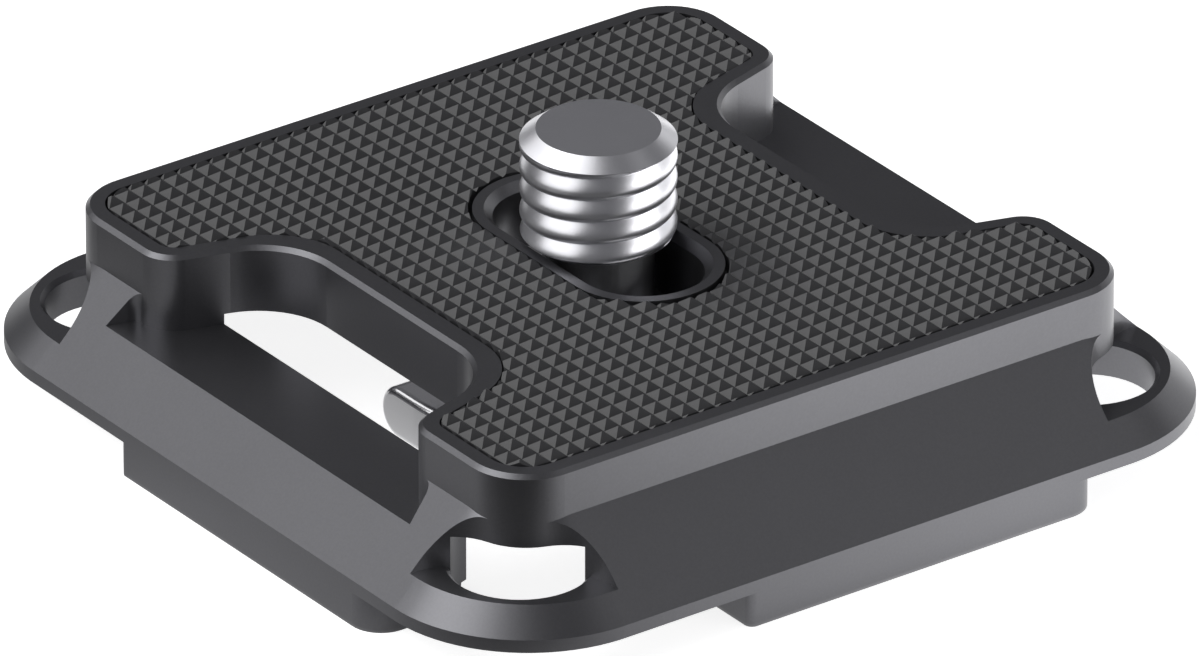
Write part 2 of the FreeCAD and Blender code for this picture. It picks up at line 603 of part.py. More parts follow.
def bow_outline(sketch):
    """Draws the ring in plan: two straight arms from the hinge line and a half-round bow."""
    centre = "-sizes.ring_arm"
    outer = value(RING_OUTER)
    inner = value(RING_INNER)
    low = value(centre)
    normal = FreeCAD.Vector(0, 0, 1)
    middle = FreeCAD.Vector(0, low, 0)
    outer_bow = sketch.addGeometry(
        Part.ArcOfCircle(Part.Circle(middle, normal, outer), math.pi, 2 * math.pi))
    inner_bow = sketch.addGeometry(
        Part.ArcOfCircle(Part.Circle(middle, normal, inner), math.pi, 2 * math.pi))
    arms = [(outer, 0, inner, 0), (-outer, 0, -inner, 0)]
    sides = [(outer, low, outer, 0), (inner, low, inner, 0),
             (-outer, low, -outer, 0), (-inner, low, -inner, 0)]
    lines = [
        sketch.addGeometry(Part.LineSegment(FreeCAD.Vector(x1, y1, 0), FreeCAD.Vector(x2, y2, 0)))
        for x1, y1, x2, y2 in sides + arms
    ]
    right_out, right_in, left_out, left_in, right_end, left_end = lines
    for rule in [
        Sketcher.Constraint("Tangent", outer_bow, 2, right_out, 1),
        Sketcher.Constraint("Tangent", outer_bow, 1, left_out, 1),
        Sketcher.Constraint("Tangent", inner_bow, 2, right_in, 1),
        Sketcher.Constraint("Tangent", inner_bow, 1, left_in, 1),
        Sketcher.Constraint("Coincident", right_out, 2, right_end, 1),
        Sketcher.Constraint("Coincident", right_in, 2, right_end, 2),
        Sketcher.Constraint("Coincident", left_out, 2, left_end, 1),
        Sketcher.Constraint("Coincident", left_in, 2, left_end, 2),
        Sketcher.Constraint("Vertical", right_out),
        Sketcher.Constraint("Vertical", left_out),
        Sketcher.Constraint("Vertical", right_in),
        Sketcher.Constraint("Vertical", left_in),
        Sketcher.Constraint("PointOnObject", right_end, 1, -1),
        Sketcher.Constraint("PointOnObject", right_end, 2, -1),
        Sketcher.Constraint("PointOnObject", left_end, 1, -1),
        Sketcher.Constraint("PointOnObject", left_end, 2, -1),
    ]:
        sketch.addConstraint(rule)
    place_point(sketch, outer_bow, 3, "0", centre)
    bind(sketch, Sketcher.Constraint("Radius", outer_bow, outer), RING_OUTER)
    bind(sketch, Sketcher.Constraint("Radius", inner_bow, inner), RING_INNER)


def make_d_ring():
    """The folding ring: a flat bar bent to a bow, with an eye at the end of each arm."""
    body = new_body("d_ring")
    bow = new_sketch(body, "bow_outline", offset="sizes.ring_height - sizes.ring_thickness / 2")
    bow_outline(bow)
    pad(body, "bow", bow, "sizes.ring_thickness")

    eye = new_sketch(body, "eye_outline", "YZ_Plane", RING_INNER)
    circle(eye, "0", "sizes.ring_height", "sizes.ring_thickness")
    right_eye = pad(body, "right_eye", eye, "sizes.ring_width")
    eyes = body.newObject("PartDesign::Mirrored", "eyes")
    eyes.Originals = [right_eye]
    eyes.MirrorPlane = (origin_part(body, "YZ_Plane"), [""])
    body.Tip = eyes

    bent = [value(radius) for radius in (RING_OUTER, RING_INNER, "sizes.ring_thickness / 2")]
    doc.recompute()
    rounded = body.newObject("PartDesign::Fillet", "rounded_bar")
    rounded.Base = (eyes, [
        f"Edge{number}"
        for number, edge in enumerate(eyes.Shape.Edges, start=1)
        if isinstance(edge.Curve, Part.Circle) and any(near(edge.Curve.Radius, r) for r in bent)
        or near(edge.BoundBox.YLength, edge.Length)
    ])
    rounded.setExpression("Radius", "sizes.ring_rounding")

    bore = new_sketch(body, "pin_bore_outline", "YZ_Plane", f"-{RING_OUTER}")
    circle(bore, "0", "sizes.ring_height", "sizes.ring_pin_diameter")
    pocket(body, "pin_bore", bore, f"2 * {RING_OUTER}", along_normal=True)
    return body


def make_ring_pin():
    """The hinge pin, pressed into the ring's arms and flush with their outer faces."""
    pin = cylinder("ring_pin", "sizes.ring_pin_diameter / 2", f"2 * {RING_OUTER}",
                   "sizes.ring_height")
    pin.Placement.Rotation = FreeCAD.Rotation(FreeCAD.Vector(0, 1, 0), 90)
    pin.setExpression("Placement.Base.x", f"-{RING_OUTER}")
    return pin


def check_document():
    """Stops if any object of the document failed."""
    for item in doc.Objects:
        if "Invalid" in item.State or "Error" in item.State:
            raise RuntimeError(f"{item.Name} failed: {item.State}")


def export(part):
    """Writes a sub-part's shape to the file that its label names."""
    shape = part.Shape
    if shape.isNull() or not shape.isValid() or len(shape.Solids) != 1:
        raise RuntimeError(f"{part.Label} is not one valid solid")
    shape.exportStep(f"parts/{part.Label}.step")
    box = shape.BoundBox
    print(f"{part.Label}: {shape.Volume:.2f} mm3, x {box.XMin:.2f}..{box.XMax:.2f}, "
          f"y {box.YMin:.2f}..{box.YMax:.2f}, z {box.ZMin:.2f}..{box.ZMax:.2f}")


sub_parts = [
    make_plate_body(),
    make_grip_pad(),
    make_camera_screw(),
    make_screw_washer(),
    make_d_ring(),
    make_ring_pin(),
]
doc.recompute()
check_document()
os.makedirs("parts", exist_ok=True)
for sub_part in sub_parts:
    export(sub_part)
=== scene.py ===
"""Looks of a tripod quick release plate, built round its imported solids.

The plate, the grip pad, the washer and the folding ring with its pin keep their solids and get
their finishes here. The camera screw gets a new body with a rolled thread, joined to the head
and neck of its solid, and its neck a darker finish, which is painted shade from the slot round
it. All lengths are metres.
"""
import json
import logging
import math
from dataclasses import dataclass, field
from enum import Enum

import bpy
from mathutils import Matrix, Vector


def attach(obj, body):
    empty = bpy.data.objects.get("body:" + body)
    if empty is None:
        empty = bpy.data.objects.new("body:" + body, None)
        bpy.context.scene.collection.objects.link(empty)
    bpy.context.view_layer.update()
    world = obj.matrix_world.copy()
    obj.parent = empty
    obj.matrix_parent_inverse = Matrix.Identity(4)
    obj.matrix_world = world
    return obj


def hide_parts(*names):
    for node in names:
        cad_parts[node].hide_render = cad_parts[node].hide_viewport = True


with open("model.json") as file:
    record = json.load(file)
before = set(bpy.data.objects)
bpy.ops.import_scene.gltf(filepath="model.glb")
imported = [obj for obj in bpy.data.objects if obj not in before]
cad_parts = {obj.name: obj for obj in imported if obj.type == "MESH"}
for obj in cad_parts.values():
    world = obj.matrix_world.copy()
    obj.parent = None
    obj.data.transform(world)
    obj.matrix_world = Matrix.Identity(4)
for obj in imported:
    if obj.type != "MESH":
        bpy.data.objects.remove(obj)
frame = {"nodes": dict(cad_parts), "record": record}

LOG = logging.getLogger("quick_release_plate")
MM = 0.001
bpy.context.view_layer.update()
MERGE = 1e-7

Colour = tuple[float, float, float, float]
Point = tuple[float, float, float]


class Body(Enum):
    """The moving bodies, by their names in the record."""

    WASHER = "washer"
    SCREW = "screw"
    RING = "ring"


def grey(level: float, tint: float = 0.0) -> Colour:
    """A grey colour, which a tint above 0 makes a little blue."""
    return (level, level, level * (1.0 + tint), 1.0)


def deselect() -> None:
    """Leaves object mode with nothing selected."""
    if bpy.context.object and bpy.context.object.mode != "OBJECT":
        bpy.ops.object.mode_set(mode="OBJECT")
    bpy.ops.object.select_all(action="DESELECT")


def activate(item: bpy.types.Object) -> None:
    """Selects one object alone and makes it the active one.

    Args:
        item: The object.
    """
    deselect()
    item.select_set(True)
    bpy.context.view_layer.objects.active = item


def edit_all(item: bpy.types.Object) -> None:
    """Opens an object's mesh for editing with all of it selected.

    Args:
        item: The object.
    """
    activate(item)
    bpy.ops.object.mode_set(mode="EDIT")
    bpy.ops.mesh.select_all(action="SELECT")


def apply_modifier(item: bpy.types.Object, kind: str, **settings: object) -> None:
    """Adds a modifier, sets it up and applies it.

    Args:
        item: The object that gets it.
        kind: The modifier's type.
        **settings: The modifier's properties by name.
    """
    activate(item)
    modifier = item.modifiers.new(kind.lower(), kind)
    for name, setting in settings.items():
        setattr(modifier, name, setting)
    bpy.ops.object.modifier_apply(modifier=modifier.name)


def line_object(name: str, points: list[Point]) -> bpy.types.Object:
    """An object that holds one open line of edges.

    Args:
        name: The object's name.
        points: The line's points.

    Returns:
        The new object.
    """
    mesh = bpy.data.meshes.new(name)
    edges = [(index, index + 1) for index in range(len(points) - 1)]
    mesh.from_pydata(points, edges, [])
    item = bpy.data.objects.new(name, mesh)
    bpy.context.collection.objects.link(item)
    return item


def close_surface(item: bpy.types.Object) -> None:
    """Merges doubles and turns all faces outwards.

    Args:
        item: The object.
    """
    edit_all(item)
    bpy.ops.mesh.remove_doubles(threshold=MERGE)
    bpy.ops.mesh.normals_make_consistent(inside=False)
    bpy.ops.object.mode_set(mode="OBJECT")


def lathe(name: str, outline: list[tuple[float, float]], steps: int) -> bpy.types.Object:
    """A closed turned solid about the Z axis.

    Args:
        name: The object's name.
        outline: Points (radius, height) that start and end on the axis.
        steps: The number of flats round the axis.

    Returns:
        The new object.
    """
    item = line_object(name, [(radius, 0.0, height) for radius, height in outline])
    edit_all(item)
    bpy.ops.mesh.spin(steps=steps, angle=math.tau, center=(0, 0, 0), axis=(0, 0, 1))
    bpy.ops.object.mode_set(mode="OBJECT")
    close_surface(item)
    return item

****

Task objective
Write out again only the lines from the line containing "if shape.isNull() or" through the line containing "for node in", both included, exactly as they are.

Completed exercise
    if shape.isNull() or not shape.isValid() or len(shape.Solids) != 1:
        raise RuntimeError(f"{part.Label} is not one valid solid")
    shape.exportStep(f"parts/{part.Label}.step")
    box = shape.BoundBox
    print(f"{part.Label}: {shape.Volume:.2f} mm3, x {box.XMin:.2f}..{box.XMax:.2f}, "
          f"y {box.YMin:.2f}..{box.YMax:.2f}, z {box.ZMin:.2f}..{box.ZMax:.2f}")


sub_parts = [
    make_plate_body(),
    make_grip_pad(),
    make_camera_screw(),
    make_screw_washer(),
    make_d_ring(),
    make_ring_pin(),
]
doc.recompute()
check_document()
os.makedirs("parts", exist_ok=True)
for sub_part in sub_parts:
    export(sub_part)
=== scene.py ===
"""Looks of a tripod quick release plate, built round its imported solids.

The plate, the grip pad, the washer and the folding ring with its pin keep their solids and get
their finishes here. The camera screw gets a new body with a rolled thread, joined to the head
and neck of its solid, and its neck a darker finish, which is painted shade from the slot round
it. All lengths are metres.
"""
import json
import logging
import math
from dataclasses import dataclass, field
from enum import Enum

import bpy
from mathutils import Matrix, Vector


def attach(obj, body):
    empty = bpy.data.objects.get("body:" + body)
    if empty is None:
        empty = bpy.data.objects.new("body:" + body, None)
        bpy.context.scene.collection.objects.link(empty)
    bpy.context.view_layer.update()
    world = obj.matrix_world.copy()
    obj.parent = empty
    obj.matrix_parent_inverse = Matrix.Identity(4)
    obj.matrix_world = world
    return obj


def hide_parts(*names):
    for node in names:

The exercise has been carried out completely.